Se houvesse uma premiação para melhor personagem eu daria com certeza para o senhorzinho de noventa e poucos anos de idade conhecido por Piruinha, o banqueiro que aparece bem tranquilo tomando sua cervejinha, rodeado de mulheres, distribuindo presentes na comunidade ou doces de São Cosme e Damião. Sim, mulheres e comunidade. O que nos leva a ligação do jogo do bicho com o maior espetáculo da terra: o Carnaval do Rio de Janeiro. Onde os banqueiros amam desfilar e aparecer sob os holofotes, já que nada mais são do que os mecenas das escolas de samba. Até aí, isso não é segredo para ninguém. Eles são muito amados nas comunidades e é engraçado essa ambiguidade, quando muitos ganham a vida com a fábrica do Carnaval que é sustentada pelo jogo. Que parece ser inocente, mas não é bem assim. Então o ilícito é acolhido e rejeitado ao mesmo tempo. Voltando a falar da cúpula, que agora é chamada de “velha cúpula”, um de seus cocriadores, o terrível Capitão Guimarães, afirma que a milícia só entra no jogo após sua morte. Mas não é que a “nova cúpula” discorda?
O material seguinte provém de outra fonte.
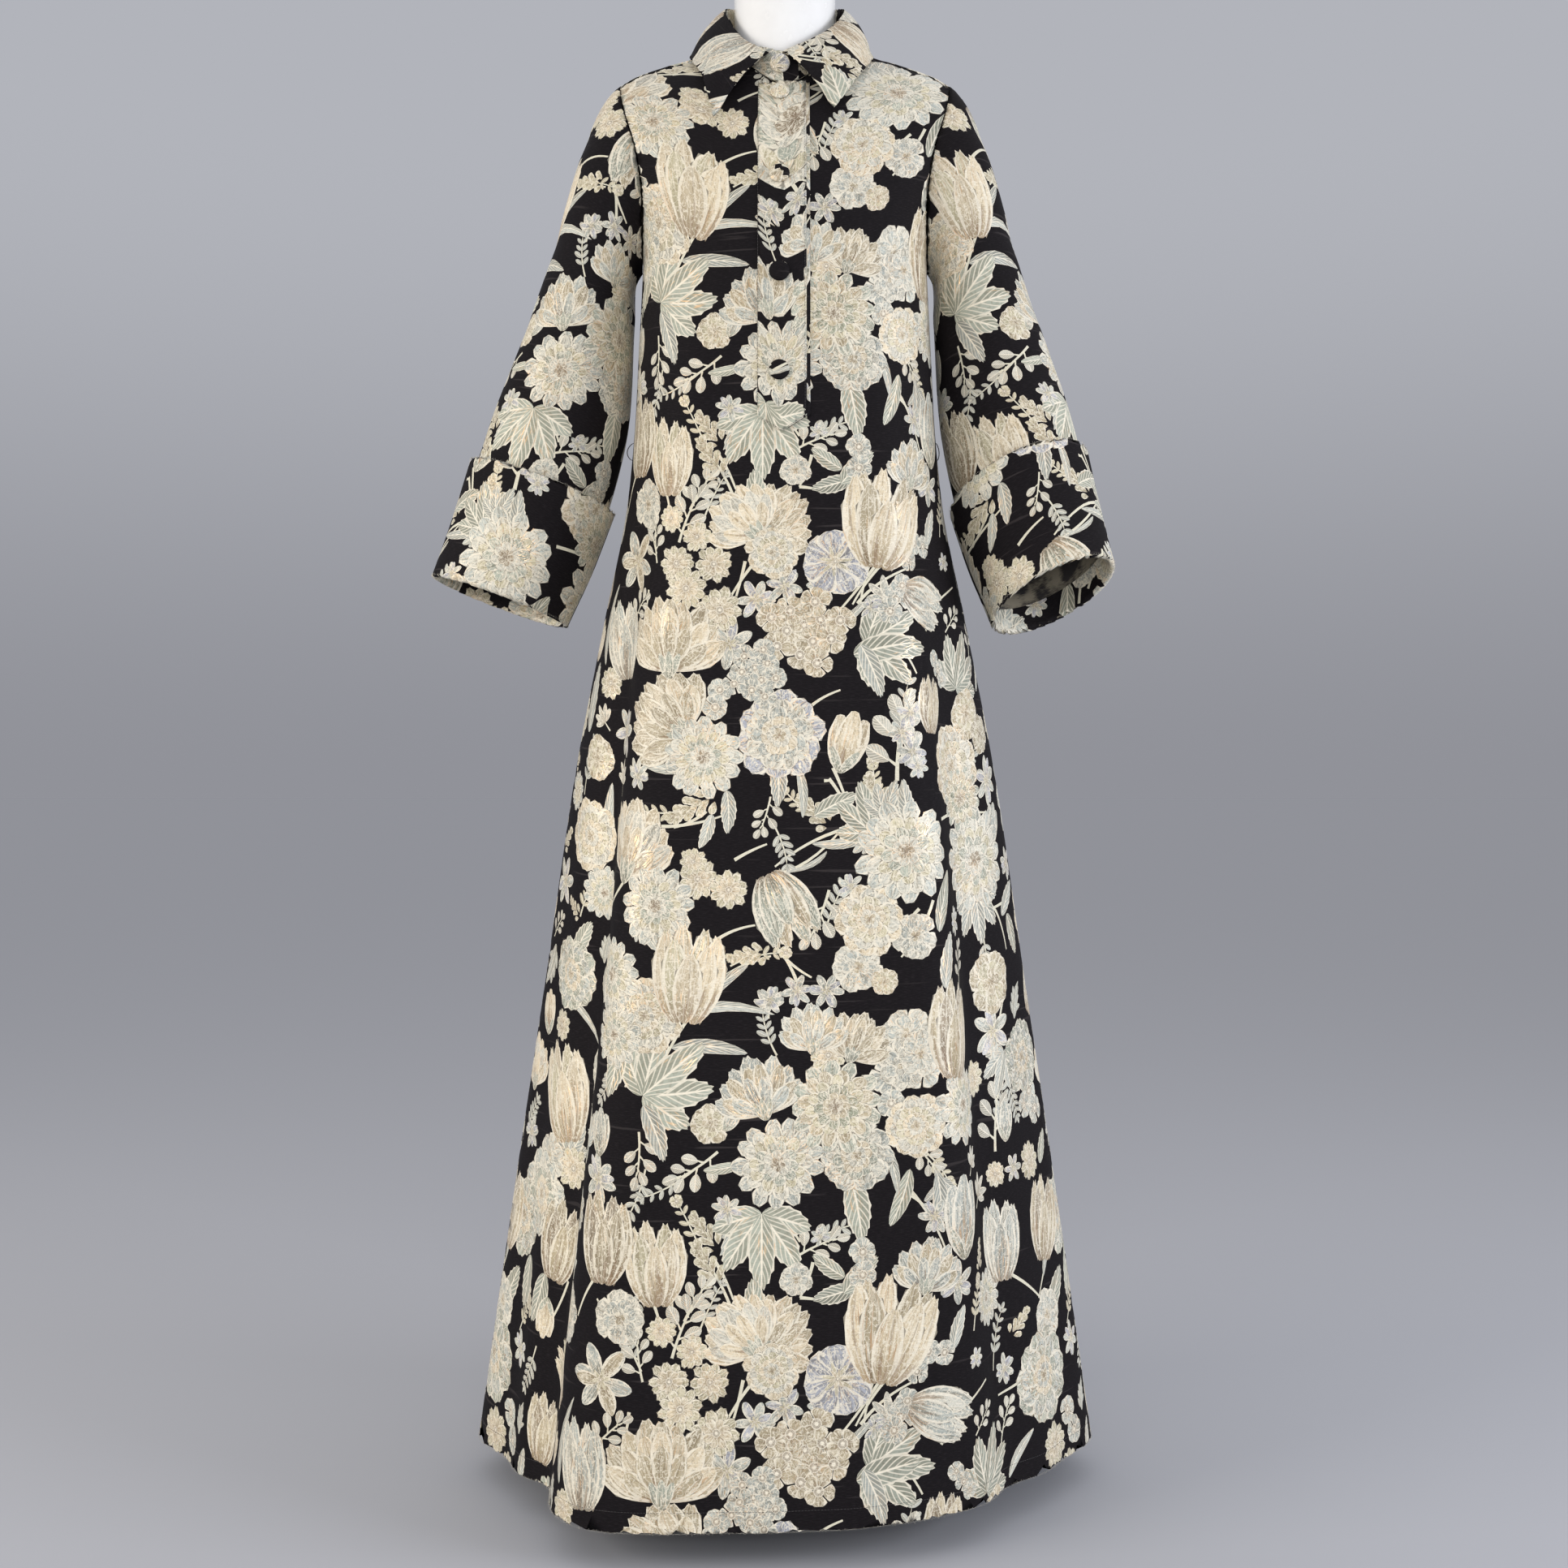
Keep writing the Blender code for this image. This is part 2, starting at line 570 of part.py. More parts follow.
def collar_stand(collection):
    """The neckband, whose buttoned end lies over the hidden one at the centre front."""
    over_end = math.asin(STAND_OVER_END / NECK_HALF_WIDTH) / math.pi
    under_end = math.asin(STAND_UNDER_END / NECK_HALF_WIDTH) / math.pi
    right = np.linspace(under_end, 1, 22)
    left = np.linspace(-1, over_end, 21)[1:]
    step = np.concatenate([np.zeros(22), np.clip((left + 0.20) / 0.16, 0, 1)])
    step = (CLOTH + 2 * SEAM) * step * step * (3 - 2 * step)
    turns = np.concatenate([right, left])
    grid = []
    for rise in (0.0, 0.5, 1.0):
        line = stand_point(turns, rise)
        away = line * np.array([1.0, 1.0, 0.0])
        away /= np.linalg.norm(away, axis=1, keepdims=True)
        grid.append(line + away * step[:, None])
    wall("collar_stand", lifted(np.array(grid)), collection)


def collar_point(side, turn, down):
    """A point of the fall: turn from the front to the back, down from the fold to the outer edge."""
    sign = -1 if side == "left" else 1
    ends = []
    lines = ((FOLD_OUT, FOLD_BACK, FOLD_UP), (EDGE_OUT, EDGE_BACK, EDGE_UP))
    for out, back, up in lines:
        x = sign * curve(turn, COLLAR_TURN, out[side])
        y = curve(turn, COLLAR_TURN, back)
        ends.append(np.array([x, y, curve(turn, COLLAR_TURN, up[side])]))
    fold, edge = ends
    away = edge - fold
    away[2] = 0.0
    away /= np.linalg.norm(away)
    away[2] = 0.55
    arch = FALL_BULGE * max(0.0, math.sin(math.pi * min(1.0, down * 1.15))) ** 0.7
    return fold + (edge - fold) * down + away * arch


def collar_fall(collection):
    """The turned-down collar, from its left point round the back to its right point."""
    turns = np.linspace(0, 1, 20) ** 1.15
    downs = (1.0, 0.75, 0.5, 0.25, 0.07, 0.0)
    stops = [("left", turn) for turn in turns] + [("right", turn) for turn in turns[::-1][1:]]
    grid = np.array([[collar_point(side, turn, down) for side, turn in stops] for down in downs])
    wall("collar", lifted(grid), collection)


def button_mesh(name):
    """A covered button: a low dome turned from its profile, with a rounded rim and a flat back."""
    profile = [
        (0.0, BUTTON_DOME),
        (BUTTON_RADIUS * 0.45, BUTTON_DOME * 0.93),
        (BUTTON_RADIUS * 0.80, BUTTON_DOME * 0.68),
        (BUTTON_RADIUS * 0.97, BUTTON_DOME * 0.36),
        (BUTTON_RADIUS, BUTTON_DOME * 0.18),
        (BUTTON_RADIUS * 0.93, 0.0),
        (0.0, 0.0),
    ]
    mesh = bpy.data.meshes.new(name)
    mesh.from_pydata([(x, 0.0, z) for x, z in profile], [(i, i + 1) for i in range(len(profile) - 1)], [])
    return mesh


def button(name, place, normal, mesh, collection):
    obj = bpy.data.objects.new(name, mesh)
    obj.rotation_mode = "QUATERNION"
    obj.rotation_quaternion = Vector(normal).to_track_quat("Z", "Y")
    obj.location = Vector(place)
    turned = obj.modifiers.new("turned", "SCREW")
    turned.steps = 18
    turned.render_steps = 18
    turned.use_merge_vertices = True
    turned.merge_threshold = 0.00005
    turned.use_smooth_shade = True
    collection.objects.link(obj)
    return obj


def buttons(tree, collection):
    mesh = button_mesh("button")
    mesh.materials.append(material("brocade"))
    over = 2 * CLOTH + 3 * SEAM + 0.0008
    for count, height in enumerate(BUTTON_HEIGHTS, start=1):
        place, normal = on_front(tree, BUTTON_X, height)
        button(f"button_{count}", place + normal * over, normal, mesh, collection)
    turn = np.array([math.asin(BUTTON_X / NECK_HALF_WIDTH) / math.pi])
    low, high = stand_point(turn, 0.0)[0], stand_point(turn, 1.0)[0]
    up = (high - low) / np.linalg.norm(high - low)
    normal = np.array([0.0, -up[2], up[1]])
    place = lifted(low + (high - low) * 0.56) + normal * (CLOTH + 5 * SEAM)
    button("button_collar", place, normal, mesh, collection)


def belt_loops(collection):
    """Thread carriers: a thin loop standing off each side seam at the waist."""
    for side, sign, reach in (("left", -1, LOOP_REACH_LEFT), ("right", 1, LOOP_REACH_RIGHT)):
        angle = 180.0 if side == "left" else 0.0
        line = bpy.data.curves.new(f"belt_loop_{side}", "CURVE")
        line.dimensions = "3D"
        line.bevel_depth = LOOP_THREAD
        line.bevel_resolution = 2
        line.use_fill_caps = True
        path = line.splines.new("POLY")
        steps = 14
        path.points.add(steps)
        for k in range(steps + 1):
            share = k / steps
            height = LOOP_HEIGHT - LOOP_LENGTH / 2 + LOOP_LENGTH * share
            seam = body_section(np.array([angle]), np.array([height]))[0]
            stand = LOOP_THREAD + 2 * SEAM + reach * math.sin(math.pi * share) ** 0.6
            point = lifted(seam + np.array([sign * stand, 0.0, 0.0]))
            path.points[k].co = (*point, 1.0)
        link(bpy.data.objects.new(f"belt_loop_{side}", line), "thread", collection)


def oval(angles, half_width, front_depth, back_depth, squareness):
    """Distances from the middle to a flattened ring at each angle."""
    across, along = np.cos(angles), np.sin(angles)
    deep = np.where(along < 0, front_depth, back_depth)
    sides = np.abs(across / half_width) ** squareness + np.abs(along / deep) ** squareness
    return sides ** (-1 / squareness)


def display_form(collection):
    """The torso, with its neck run down into the shoulders and rounded off at the top."""
    angles = np.radians(np.linspace(0, 360, FORM_AROUND, endpoint=False))
    neck = oval(angles, *FORM_NECK, 2.0)
    rings = []
    for height, half_width, front_depth, back_depth, squareness in FORM:
        radius = oval(angles, half_width, front_depth, back_depth, squareness)
        rings.append((height, np.maximum(radius, neck) if height >= FORM_NECK_FROM else radius))
    for height in FORM_NECK_HEIGHTS:
        rings.append((height, neck - (0.004 if height == FORM_NECK_HEIGHTS[-1] else 0.0)))
    points = [
        (radius * math.cos(angle), radius * math.sin(angle), height + HEM_HEIGHT)
        for height, radii in rings
        for angle, radius in zip(angles, radii)
    ]
    count = len(angles)
    faces = grid_faces(len(rings), count, around=True)
    faces.append(tuple(reversed(range(count))))
    faces.append(tuple(range((len(rings) - 1) * count, len(rings) * count)))
    mesh = bpy.data.meshes.new("form_torso")
    mesh.from_pydata(points, [], faces)
    mesh.shade_smooth()
    mesh.set_sharp_from_angle(angle=math.radians(40))
    link(bpy.data.objects.new("form_torso", mesh), "gloss_white", collection)


def cylinder(name, radius, low, high, collection, finish, bevel, vertices):
    mesh = bpy.data.meshes.new(name)
    work = bmesh.new()
    bmesh.ops.create_cone(
        work,
        cap_ends=True,
        segments=vertices,
        radius1=radius,
        radius2=radius,
        depth=high - low,
        matrix=Matrix.Translation((0.0, 0.0, (low + high) / 2)),
    )
    work.to_mesh(mesh)
    work.free()
    mesh.shade_smooth()
    mesh.set_sharp_from_angle(angle=math.radians(40))
    obj = bpy.data.objects.new(name, mesh)
    edge = obj.modifiers.new("edge", "BEVEL")
    edge.width = bevel
    edge.segments = 2
    edge.limit_method = "ANGLE"
    return link(obj, finish, collection)


def stand(collection):
    form_bottom = FORM[0][0] + HEM_HEIGHT
    pole = (BASE_THICKNESS + SEAM, form_bottom - SEAM)
    cylinder("stand_base", BASE_RADIUS, 0.0, BASE_THICKNESS, collection, "brushed_steel", 0.0015, 48)
    cylinder("stand_pole", POLE_RADIUS, *pole, collection, "brushed_steel", 0.0008, 24)


def main():
    clear_scene()
    dress = bpy.data.collections.new("a_line_dress")
    bpy.context.scene.collection.children.link(dress)
    front = panel_grid("front", FRONT_COLUMNS, FRONT_ROWS, YOKE_ROWS)
    wall("front", front, dress)
    wall("back", panel_grid("back", BACK_COLUMNS, BACK_ROWS, YOKE_ROWS), dress, flip=True)
    tree = surface_tree(front)
    sleeves(dress)
    plackets(tree, dress)
    collar_stand(dress)
    collar_fall(dress)
    buttons(tree, dress)
    belt_loops(dress)
    display_form(dress)
    stand(dress)


main()
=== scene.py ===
"""The looks of the brocade dress and the display form that wears it.

Each cloth piece is one mesh, cut along the outlines of the flowers woven into it, so that every
petal, leaf and stem has its own dye and thread direction. The flowers are drawn once, in a
repeat laid out on the flat cloth, and every piece takes its part of that repeat.
"""

import math
from functools import partial

import bpy
import numpy as np
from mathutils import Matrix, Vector, geometry
from mathutils.bvhtree import BVHTree


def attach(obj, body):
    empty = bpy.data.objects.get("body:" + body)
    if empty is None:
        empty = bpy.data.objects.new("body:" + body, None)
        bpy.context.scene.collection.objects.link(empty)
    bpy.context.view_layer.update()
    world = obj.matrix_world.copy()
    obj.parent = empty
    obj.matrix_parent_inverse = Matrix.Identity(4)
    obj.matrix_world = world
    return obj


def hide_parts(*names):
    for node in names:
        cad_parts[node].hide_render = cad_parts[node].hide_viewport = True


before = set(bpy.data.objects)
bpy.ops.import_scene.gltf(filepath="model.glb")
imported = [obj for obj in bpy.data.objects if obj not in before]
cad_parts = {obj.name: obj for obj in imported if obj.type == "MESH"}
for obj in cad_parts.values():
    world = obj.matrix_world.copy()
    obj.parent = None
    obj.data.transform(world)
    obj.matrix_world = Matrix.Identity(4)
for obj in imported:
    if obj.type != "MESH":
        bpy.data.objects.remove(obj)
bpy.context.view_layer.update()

MM = 0.001
CUT_EXACT = 2e-5


def metres(values):
    """Values read off in whole millimetres, in metres."""
    return [value / 1000 for value in values]


def linked(name, data):
    """An object that holds the data, in the scene."""
    obj = bpy.data.objects.new(name, data)
    bpy.context.scene.collection.objects.link(obj)
    return obj


# Sizes of the dress, in metres; heights are above the hem
CLOTH = 0.0015
SEAM = 0.0003
SEAM_LEAN = 0.0005
HEM_HEIGHT = 0.040
HEM_TURN_UP = 0.0195
UNDERARM = 1.300

# Height, half width, front depth, back depth and squareness.
BODY = (
    (0.000, 0.3475, 0.2640, 0.2400, 2.00),
    (0.256, 0.3095, 0.2380, 0.2160, 2.00),
    (0.517, 0.2695, 0.2085, 0.1900, 2.05),
    (0.761, 0.2320, 0.1810, 0.1665, 2.15),
    (0.915, 0.2010, 0.1630, 0.1500, 2.30),
    (1.030, 0.1770, 0.1500, 0.1385, 2.40),
    (1.110, 0.1680, 0.1410, 0.1300, 2.45),
    (1.210, 0.1625, 0.1320, 0.1210, 2.45),
    (1.300, 0.1580, 0.1240, 0.1130, 2.40),
)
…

Quem se lembra do ex-BOPE Adriano da Nobrega? Segundo sua viúva, o que Adriano mais gostava de fazer como policial era torturar, passar dias com “donos de morro”. Mas talvez Adriano tenha se entediado e passa a prestar serviços para a “nova cúpula”. Mas ele presta serviço demais. Sabe demais. Torna-se perigoso demais. O miliciano é morto após grande perseguição que acaba na Bahia em 2020. Muitos tinham interesse na sua morte, porque se fosse preso e fizesse delação premiada, mais da metade da polícia do Rio de janeiro ia presa com ele. Ele ia falar tudo: sobre o caso Marielle Franco, sobre pistolagem, o porquê de seus familiares fazerem parte do gabinete do atual Senador Flávio Bolsonaro e muito mais.
Então eu pergunto: por que você ainda não assistiu “Vale o Escrito”? Provavelmente a melhor série-documentário lançada em 2023, e vai rolar segunda temporada, que espero que continue contando com a brilhante narração e direção artística de Pedro Bial.
E para finalizar bonito: “Por mais ridículo que fosse o fato de eu esperar tanto da roleta, tenho a impressão de ser ainda mais ridícula a opinião rotineira, por todos aceita, de que é estúpido e absurdo esperar algo do jogo. E por que há de o jogo ser pior do que qualquer outro meio de adquirir dinheiro, como, por exemplo, o comércio? É verdade que, em cem jogadores, ganha apenas um. Mas que tenho eu com isso? ”- Fiódor Dostoiévski – “Um Jogador”.